■ What is required
Go through the listing below and list every line with "part".

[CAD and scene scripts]
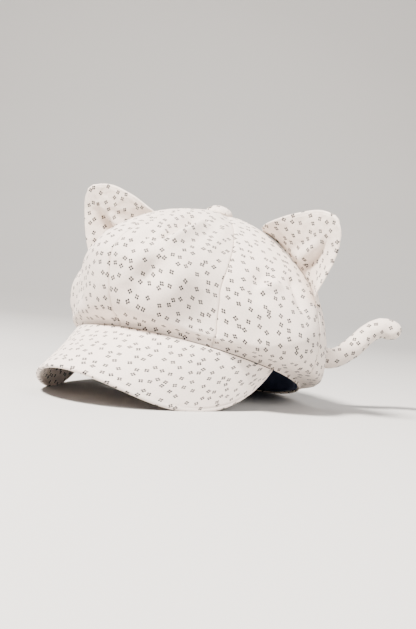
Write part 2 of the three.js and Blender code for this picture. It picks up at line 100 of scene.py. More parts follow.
CROWN_SECTIONS = {
    "front": (1.00, 1.02, 1.13, 1.21, 1.28, 1.335, 1.36, 1.31, 1.19, 1.03, 0.84, 0.63, 0.42, 0.21),
    "front_height": (0, 0.028, 0.06, 0.12, 0.205, 0.305, 0.4, 0.5, 0.6, 0.705, 0.81, 0.9, 0.965, 1),
    "side": (1.00, 1.02, 1.12, 1.22, 1.28, 1.31, 1.30, 1.25, 1.16, 1.02, 0.84, 0.61, 0.335, 0.00),
    "side_height": (0, 0.02, 0.04, 0.072, 0.12, 0.2, 0.3, 0.41, 0.535, 0.66, 0.77, 0.88, 0.96, 1),
    "forward": (0, 0, 0, 0.01, 0.06, 0.11, 0.14, 0.145, 0.13, 0.13, 0.155, 0.185, 0.205, 0.21),
    "back": (1.00, 1.01, 1.06, 1.06, 1.01, 0.935, 0.85, 0.76, 0.67, 0.565, 0.435, 0.265, 0.05, -0.21),
    "back_height": (0, 0.028, 0.055, 0.105, 0.18, 0.27, 0.37, 0.475, 0.58, 0.68, 0.78, 0.865, 0.94, 1),
}
SWEATBAND_SECTIONS = {"front": (1.0, 0.975, 0.945), "back": (1.0, 0.88, 0.76)}
EAR_OUTLINE = {
    "height": (0.0, 0.12, 0.26, 0.40, 0.55, 0.70, 0.82, 0.92, 0.98, 1.0),
    "inner": (-1.0, -0.93, -0.84, -0.73, -0.60, -0.43, -0.28, -0.11, 0.06, 0.17),
    "outer": (1.0, 0.98, 0.94, 0.89, 0.80, 0.69, 0.58, 0.46, 0.33, 0.22),
    "cup": (0.0, 0.7, 1.0, 0.8, 0.5, 0.2, 0.0, 0.0, 0.0, 0.0),
}
# Points of the tail's middle line: shares of its reach and of its rise.
TAIL_ROUTE = (
    (0.12, -0.02), (0.28, 0.06), (0.42, 0.28), (0.52, 0.52), (0.63, 0.80), (0.76, 0.98),
    (0.90, 0.99), (1.00, 0.90),
)

# Folds of the crown: from turn, from along, to turn, to along, then height and width as shares of
# FOLD_HEIGHT and FOLD_WIDTH. Hollows have a negative height.
FOLDS = (
    (18, 0.58, 22, 0.73, 0.7, 0.50),
    (13, 0.60, 17, 0.75, -0.9, 0.70),
    (12, 0.57, 12, 0.64, 0.4, 0.40),
    (7, 0.48, 10, 0.57, -0.4, 0.55),
    (14, 0.37, 18, 0.45, -0.5, 0.60),
    (10, 0.29, 17, 0.42, -0.4, 0.75),
    (23, 0.34, 27, 0.43, 0.5, 0.90),
    (31, 0.14, 43, 0.44, -0.6, 1.50),
    (60, 0.53, 62, 0.61, -0.6, 0.60),
    (61, 0.54, 67, 0.59, 0.5, 0.45),
    (76, 0.63, 79, 0.55, -0.4, 0.50),
    (56, 0.21, 79, 0.40, 0.5, 0.90),
    (62, 0.10, 73, 0.27, -0.4, 0.65),
    (78, 0.12, 85, 0.30, -0.4, 0.65),
    (113, 0.45, 119, 0.65, -0.4, 1.00),
    (156, 0.30, 163, 0.55, -0.4, 1.10),
    (205, 0.30, 198, 0.55, -0.4, 1.10),
    (248, 0.25, 240, 0.50, -0.4, 1.00),
    (297, 0.25, 305, 0.50, -0.5, 1.10),
    (337, 0.28, 342, 0.50, -0.4, 1.00),
)
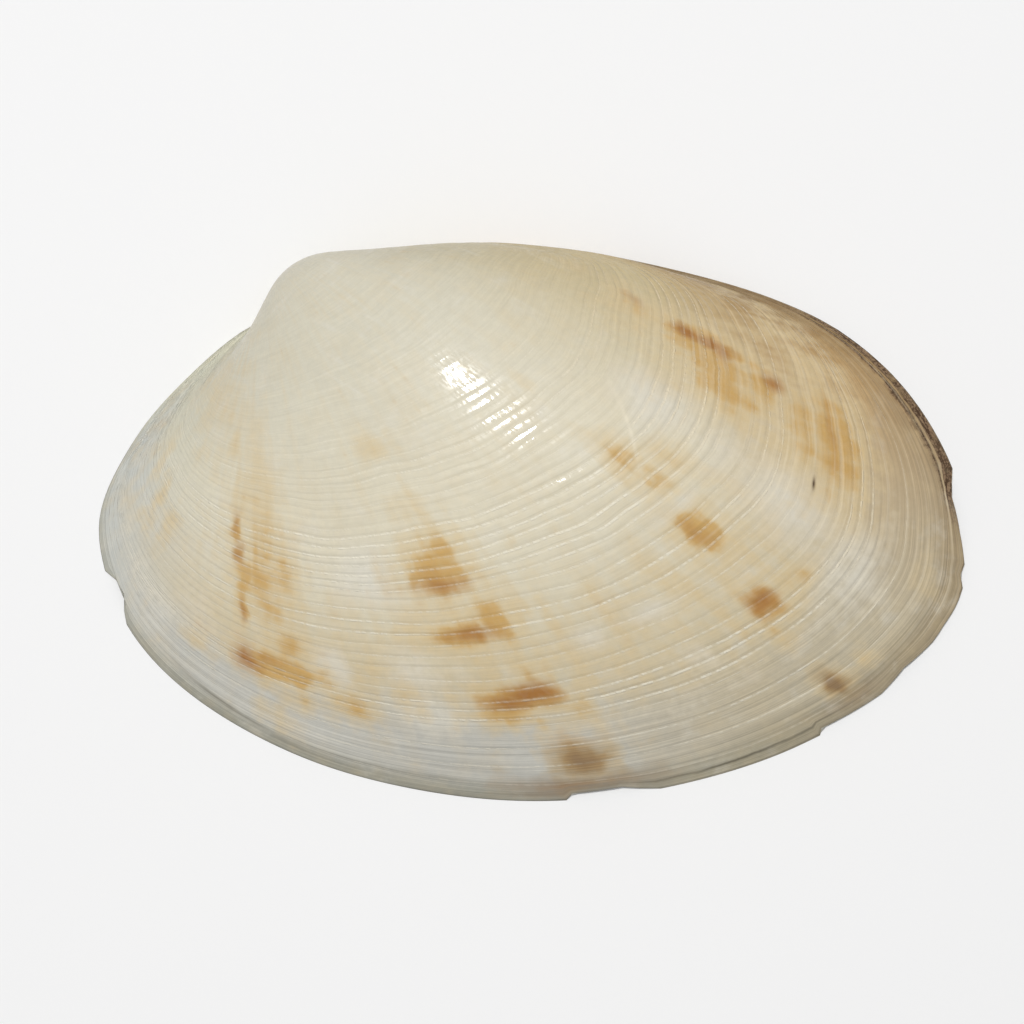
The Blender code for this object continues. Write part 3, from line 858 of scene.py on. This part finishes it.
def close_valve(grown, rows, places, sizes):
    """One closed mesh: the grown outside, its underside rim and hinge plate, and the hollow."""
    count = len(rows) * len(places)
    outside, cords = np.zeros(count * 3, "f"), np.zeros(count, "f")
    grown.vertices.foreach_get("co", outside)
    grown.attributes["cord"].data.foreach_get("value", cords)
    outside = outside.reshape(len(rows), len(places), 3).astype(float)
    outside[..., 2] = np.maximum(outside[..., 2], 0.0)
    surface = BVHTree.FromPolygons(
        [Vector(p) for p in outside.reshape(-1, 3)], [tuple(face.vertices) for face in grown.polygons]
    )
    inner_places = spread_places(INNER_GAPS)
    rings, plate = rim_rings(surface, outside, places, inner_places, sizes.rim_roundness)
    rings += hollow_rings(surface, rings[-1], plate)
    inside = np.concatenate(rings)
    scars = share_in_scars(inside)
    inside[:, 2] += scars * sizes.scar_depth
    middle, tip = inside[-len(inner_places):].mean(axis=0), outside[0].mean(axis=0)
    outside = outside.reshape(-1, 3)
    points = np.concatenate([outside, inside, [middle, tip]])

    low, box = outside.min(axis=0), np.array(VALVE_BOX)
    shift = box.mean(axis=0) - (low + outside.max(axis=0)) / 2
    shift[2] = box[0, 2] - low[2]
    outer_faces, inner_faces = valve_faces(rows, places, inner_places, len(rings))
    faces = outer_faces + inner_faces
    mesh = bpy.data.meshes.new("left_valve_shell")
    mesh.from_pydata((points + shift).tolist(), [], [[corner[0] for corner in face] for face in faces])
    growth = mesh.uv_layers.new(name="growth")
    growth.data.foreach_set("uv", np.array([corner[1:] for face in faces for corner in face], "f").ravel())
    for name, start, values in (("cord", 0, cords), ("scar", count, scars)):
        padded = np.zeros(len(points), "f")
        padded[start:start + len(values)] = values
        mesh.attributes.new(name, "FLOAT", "POINT").data.foreach_set("value", padded)
    mesh.polygons.foreach_set("material_index", [0] * len(outer_faces) + [1] * len(inner_faces))
    whole = bmesh.new()
    whole.from_mesh(mesh)
    bmesh.ops.recalc_face_normals(whole, faces=whole.faces)
    whole.to_mesh(mesh)
    whole.free()
    mesh.shade_smooth()
    return mesh


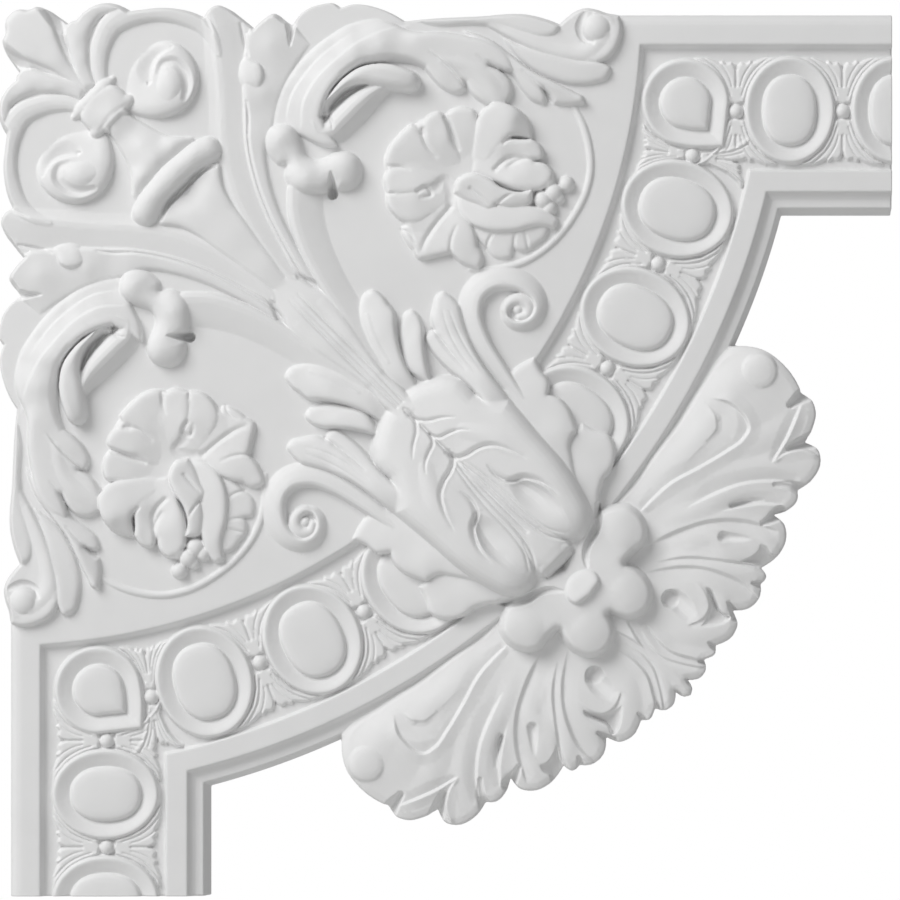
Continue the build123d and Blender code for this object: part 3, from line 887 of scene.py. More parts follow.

■ Answer to the exercise
Write part 2 of the three.js and Blender code for this picture. It picks up at line 100 of scene.py. More parts follow.
The Blender code for this object continues. Write part 3, from line 858 of scene.py on. This part finishes it.
Continue the build123d and Blender code for this object: part 3, from line 887 of scene.py. More parts follow.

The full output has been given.